§ Data segment

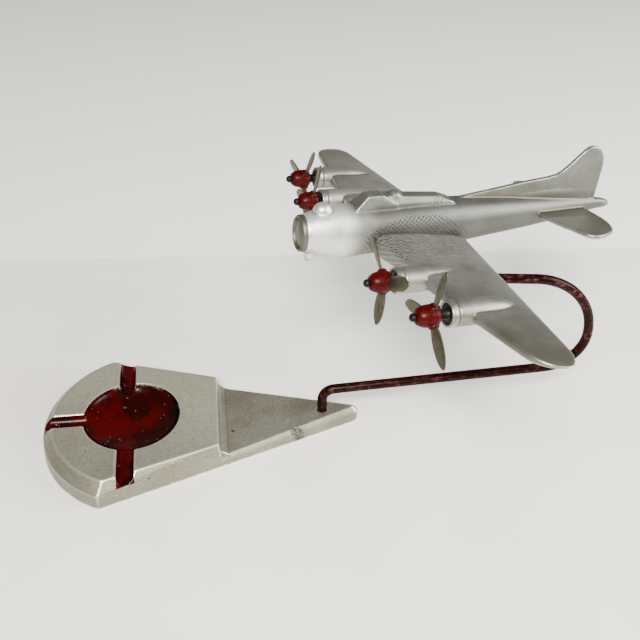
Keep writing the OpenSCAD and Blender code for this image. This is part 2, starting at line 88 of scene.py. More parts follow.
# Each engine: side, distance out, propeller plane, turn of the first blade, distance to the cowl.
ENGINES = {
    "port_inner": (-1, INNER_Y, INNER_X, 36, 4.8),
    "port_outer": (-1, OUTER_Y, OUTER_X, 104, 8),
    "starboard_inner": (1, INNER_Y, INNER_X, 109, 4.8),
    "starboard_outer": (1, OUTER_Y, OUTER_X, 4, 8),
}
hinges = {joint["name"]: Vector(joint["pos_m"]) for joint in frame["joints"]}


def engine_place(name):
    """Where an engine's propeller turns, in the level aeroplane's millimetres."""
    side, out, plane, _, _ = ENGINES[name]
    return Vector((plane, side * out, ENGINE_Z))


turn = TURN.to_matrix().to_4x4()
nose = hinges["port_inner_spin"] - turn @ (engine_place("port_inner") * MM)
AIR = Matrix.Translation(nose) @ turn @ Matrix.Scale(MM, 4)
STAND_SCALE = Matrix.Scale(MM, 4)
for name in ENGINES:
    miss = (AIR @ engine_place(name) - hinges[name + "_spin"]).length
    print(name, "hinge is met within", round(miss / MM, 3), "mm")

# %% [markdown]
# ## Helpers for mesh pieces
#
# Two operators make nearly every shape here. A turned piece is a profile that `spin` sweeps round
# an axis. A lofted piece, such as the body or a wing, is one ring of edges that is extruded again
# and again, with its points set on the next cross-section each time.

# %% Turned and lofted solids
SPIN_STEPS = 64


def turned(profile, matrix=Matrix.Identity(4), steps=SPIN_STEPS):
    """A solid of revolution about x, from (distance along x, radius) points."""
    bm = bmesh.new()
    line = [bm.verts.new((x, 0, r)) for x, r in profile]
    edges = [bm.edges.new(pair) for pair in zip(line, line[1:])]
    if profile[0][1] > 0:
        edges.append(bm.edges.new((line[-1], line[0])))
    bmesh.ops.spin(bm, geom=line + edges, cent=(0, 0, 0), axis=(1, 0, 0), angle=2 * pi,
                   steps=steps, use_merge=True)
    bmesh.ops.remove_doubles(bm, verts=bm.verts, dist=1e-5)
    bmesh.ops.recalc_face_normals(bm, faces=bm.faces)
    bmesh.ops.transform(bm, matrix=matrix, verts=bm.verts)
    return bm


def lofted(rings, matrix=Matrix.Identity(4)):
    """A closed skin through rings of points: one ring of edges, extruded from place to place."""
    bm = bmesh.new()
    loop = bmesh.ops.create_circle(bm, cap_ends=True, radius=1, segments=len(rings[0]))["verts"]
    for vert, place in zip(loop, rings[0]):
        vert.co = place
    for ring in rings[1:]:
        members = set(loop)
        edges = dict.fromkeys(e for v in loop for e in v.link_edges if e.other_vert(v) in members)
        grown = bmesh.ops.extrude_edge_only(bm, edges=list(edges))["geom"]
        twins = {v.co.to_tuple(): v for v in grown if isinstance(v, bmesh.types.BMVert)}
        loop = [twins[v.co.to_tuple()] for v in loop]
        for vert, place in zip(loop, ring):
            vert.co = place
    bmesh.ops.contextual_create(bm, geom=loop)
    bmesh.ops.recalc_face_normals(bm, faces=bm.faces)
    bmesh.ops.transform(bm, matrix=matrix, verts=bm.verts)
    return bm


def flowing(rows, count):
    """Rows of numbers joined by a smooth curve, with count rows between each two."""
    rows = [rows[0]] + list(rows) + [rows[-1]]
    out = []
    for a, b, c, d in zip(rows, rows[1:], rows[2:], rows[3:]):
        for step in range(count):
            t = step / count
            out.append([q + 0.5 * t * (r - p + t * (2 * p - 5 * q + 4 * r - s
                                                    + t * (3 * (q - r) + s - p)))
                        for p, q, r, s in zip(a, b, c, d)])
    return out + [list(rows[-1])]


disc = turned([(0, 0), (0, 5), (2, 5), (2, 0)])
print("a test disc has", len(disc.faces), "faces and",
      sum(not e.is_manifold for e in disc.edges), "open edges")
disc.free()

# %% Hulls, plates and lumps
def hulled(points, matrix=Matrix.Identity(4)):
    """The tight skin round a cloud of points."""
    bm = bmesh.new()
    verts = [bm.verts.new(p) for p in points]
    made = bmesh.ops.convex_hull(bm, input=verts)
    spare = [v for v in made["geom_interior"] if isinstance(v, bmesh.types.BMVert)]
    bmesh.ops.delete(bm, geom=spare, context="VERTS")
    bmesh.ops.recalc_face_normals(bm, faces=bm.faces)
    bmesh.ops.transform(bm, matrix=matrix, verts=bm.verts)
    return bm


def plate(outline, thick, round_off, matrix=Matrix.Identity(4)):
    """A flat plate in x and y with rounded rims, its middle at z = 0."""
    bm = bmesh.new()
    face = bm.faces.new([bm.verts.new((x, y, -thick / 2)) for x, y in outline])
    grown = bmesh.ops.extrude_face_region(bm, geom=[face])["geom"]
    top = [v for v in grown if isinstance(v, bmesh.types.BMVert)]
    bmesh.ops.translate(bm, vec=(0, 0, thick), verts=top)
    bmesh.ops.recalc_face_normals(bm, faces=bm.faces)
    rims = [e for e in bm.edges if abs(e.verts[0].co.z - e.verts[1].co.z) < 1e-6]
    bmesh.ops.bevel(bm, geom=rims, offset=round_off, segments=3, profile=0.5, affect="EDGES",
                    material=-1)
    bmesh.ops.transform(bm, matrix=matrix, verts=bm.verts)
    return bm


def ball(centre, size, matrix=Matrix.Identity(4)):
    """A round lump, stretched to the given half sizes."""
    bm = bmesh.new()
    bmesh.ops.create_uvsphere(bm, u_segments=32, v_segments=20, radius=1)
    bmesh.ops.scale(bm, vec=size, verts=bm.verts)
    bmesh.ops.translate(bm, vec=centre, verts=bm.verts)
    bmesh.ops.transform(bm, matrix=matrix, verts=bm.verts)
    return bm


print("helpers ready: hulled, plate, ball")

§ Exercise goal
All the data must be duplicated exactly, with nothing added or removed.

§ Answer to this problem
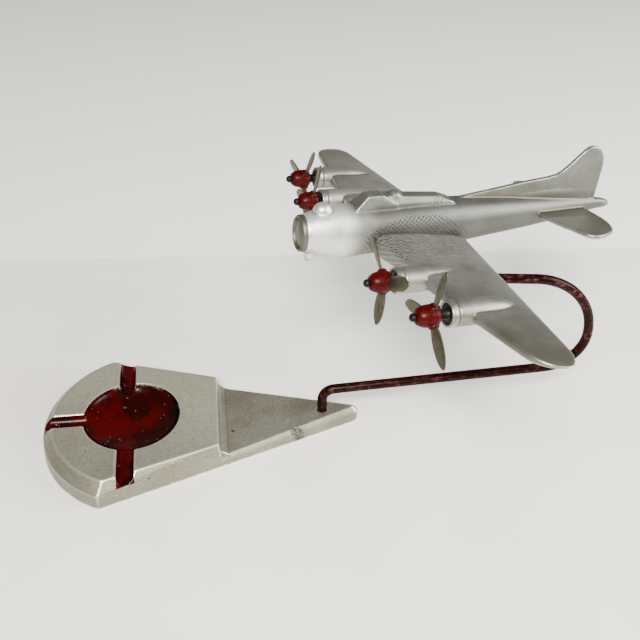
Keep writing the OpenSCAD and Blender code for this image. This is part 2, starting at line 88 of scene.py. More parts follow.
# Each engine: side, distance out, propeller plane, turn of the first blade, distance to the cowl.
ENGINES = {
    "port_inner": (-1, INNER_Y, INNER_X, 36, 4.8),
    "port_outer": (-1, OUTER_Y, OUTER_X, 104, 8),
    "starboard_inner": (1, INNER_Y, INNER_X, 109, 4.8),
    "starboard_outer": (1, OUTER_Y, OUTER_X, 4, 8),
}
hinges = {joint["name"]: Vector(joint["pos_m"]) for joint in frame["joints"]}


def engine_place(name):
    """Where an engine's propeller turns, in the level aeroplane's millimetres."""
    side, out, plane, _, _ = ENGINES[name]
    return Vector((plane, side * out, ENGINE_Z))


turn = TURN.to_matrix().to_4x4()
nose = hinges["port_inner_spin"] - turn @ (engine_place("port_inner") * MM)
AIR = Matrix.Translation(nose) @ turn @ Matrix.Scale(MM, 4)
STAND_SCALE = Matrix.Scale(MM, 4)
for name in ENGINES:
    miss = (AIR @ engine_place(name) - hinges[name + "_spin"]).length
    print(name, "hinge is met within", round(miss / MM, 3), "mm")

# %% [markdown]
# ## Helpers for mesh pieces
#
# Two operators make nearly every shape here. A turned piece is a profile that `spin` sweeps round
# an axis. A lofted piece, such as the body or a wing, is one ring of edges that is extruded again
# and again, with its points set on the next cross-section each time.

# %% Turned and lofted solids
SPIN_STEPS = 64


def turned(profile, matrix=Matrix.Identity(4), steps=SPIN_STEPS):
    """A solid of revolution about x, from (distance along x, radius) points."""
    bm = bmesh.new()
    line = [bm.verts.new((x, 0, r)) for x, r in profile]
    edges = [bm.edges.new(pair) for pair in zip(line, line[1:])]
    if profile[0][1] > 0:
        edges.append(bm.edges.new((line[-1], line[0])))
    bmesh.ops.spin(bm, geom=line + edges, cent=(0, 0, 0), axis=(1, 0, 0), angle=2 * pi,
                   steps=steps, use_merge=True)
    bmesh.ops.remove_doubles(bm, verts=bm.verts, dist=1e-5)
    bmesh.ops.recalc_face_normals(bm, faces=bm.faces)
    bmesh.ops.transform(bm, matrix=matrix, verts=bm.verts)
    return bm


def lofted(rings, matrix=Matrix.Identity(4)):
    """A closed skin through rings of points: one ring of edges, extruded from place to place."""
    bm = bmesh.new()
    loop = bmesh.ops.create_circle(bm, cap_ends=True, radius=1, segments=len(rings[0]))["verts"]
    for vert, place in zip(loop, rings[0]):
        vert.co = place
    for ring in rings[1:]:
        members = set(loop)
        edges = dict.fromkeys(e for v in loop for e in v.link_edges if e.other_vert(v) in members)
        grown = bmesh.ops.extrude_edge_only(bm, edges=list(edges))["geom"]
        twins = {v.co.to_tuple(): v for v in grown if isinstance(v, bmesh.types.BMVert)}
        loop = [twins[v.co.to_tuple()] for v in loop]
        for vert, place in zip(loop, ring):
            vert.co = place
    bmesh.ops.contextual_create(bm, geom=loop)
    bmesh.ops.recalc_face_normals(bm, faces=bm.faces)
    bmesh.ops.transform(bm, matrix=matrix, verts=bm.verts)
    return bm


def flowing(rows, count):
    """Rows of numbers joined by a smooth curve, with count rows between each two."""
    rows = [rows[0]] + list(rows) + [rows[-1]]
    out = []
    for a, b, c, d in zip(rows, rows[1:], rows[2:], rows[3:]):
        for step in range(count):
            t = step / count
            out.append([q + 0.5 * t * (r - p + t * (2 * p - 5 * q + 4 * r - s
                                                    + t * (3 * (q - r) + s - p)))
                        for p, q, r, s in zip(a, b, c, d)])
    return out + [list(rows[-1])]


disc = turned([(0, 0), (0, 5), (2, 5), (2, 0)])
print("a test disc has", len(disc.faces), "faces and",
      sum(not e.is_manifold for e in disc.edges), "open edges")
disc.free()

# %% Hulls, plates and lumps
def hulled(points, matrix=Matrix.Identity(4)):
    """The tight skin round a cloud of points."""
    bm = bmesh.new()
    verts = [bm.verts.new(p) for p in points]
    made = bmesh.ops.convex_hull(bm, input=verts)
    spare = [v for v in made["geom_interior"] if isinstance(v, bmesh.types.BMVert)]
    bmesh.ops.delete(bm, geom=spare, context="VERTS")
    bmesh.ops.recalc_face_normals(bm, faces=bm.faces)
    bmesh.ops.transform(bm, matrix=matrix, verts=bm.verts)
    return bm


def plate(outline, thick, round_off, matrix=Matrix.Identity(4)):
    """A flat plate in x and y with rounded rims, its middle at z = 0."""
    bm = bmesh.new()
    face = bm.faces.new([bm.verts.new((x, y, -thick / 2)) for x, y in outline])
    grown = bmesh.ops.extrude_face_region(bm, geom=[face])["geom"]
    top = [v for v in grown if isinstance(v, bmesh.types.BMVert)]
    bmesh.ops.translate(bm, vec=(0, 0, thick), verts=top)
    bmesh.ops.recalc_face_normals(bm, faces=bm.faces)
    rims = [e for e in bm.edges if abs(e.verts[0].co.z - e.verts[1].co.z) < 1e-6]
    bmesh.ops.bevel(bm, geom=rims, offset=round_off, segments=3, profile=0.5, affect="EDGES",
                    material=-1)
    bmesh.ops.transform(bm, matrix=matrix, verts=bm.verts)
    return bm


def ball(centre, size, matrix=Matrix.Identity(4)):
    """A round lump, stretched to the given half sizes."""
    bm = bmesh.new()
    bmesh.ops.create_uvsphere(bm, u_segments=32, v_segments=20, radius=1)
    bmesh.ops.scale(bm, vec=size, verts=bm.verts)
    bmesh.ops.translate(bm, vec=centre, verts=bm.verts)
    bmesh.ops.transform(bm, matrix=matrix, verts=bm.verts)
    return bm


print("helpers ready: hulled, plate, ball")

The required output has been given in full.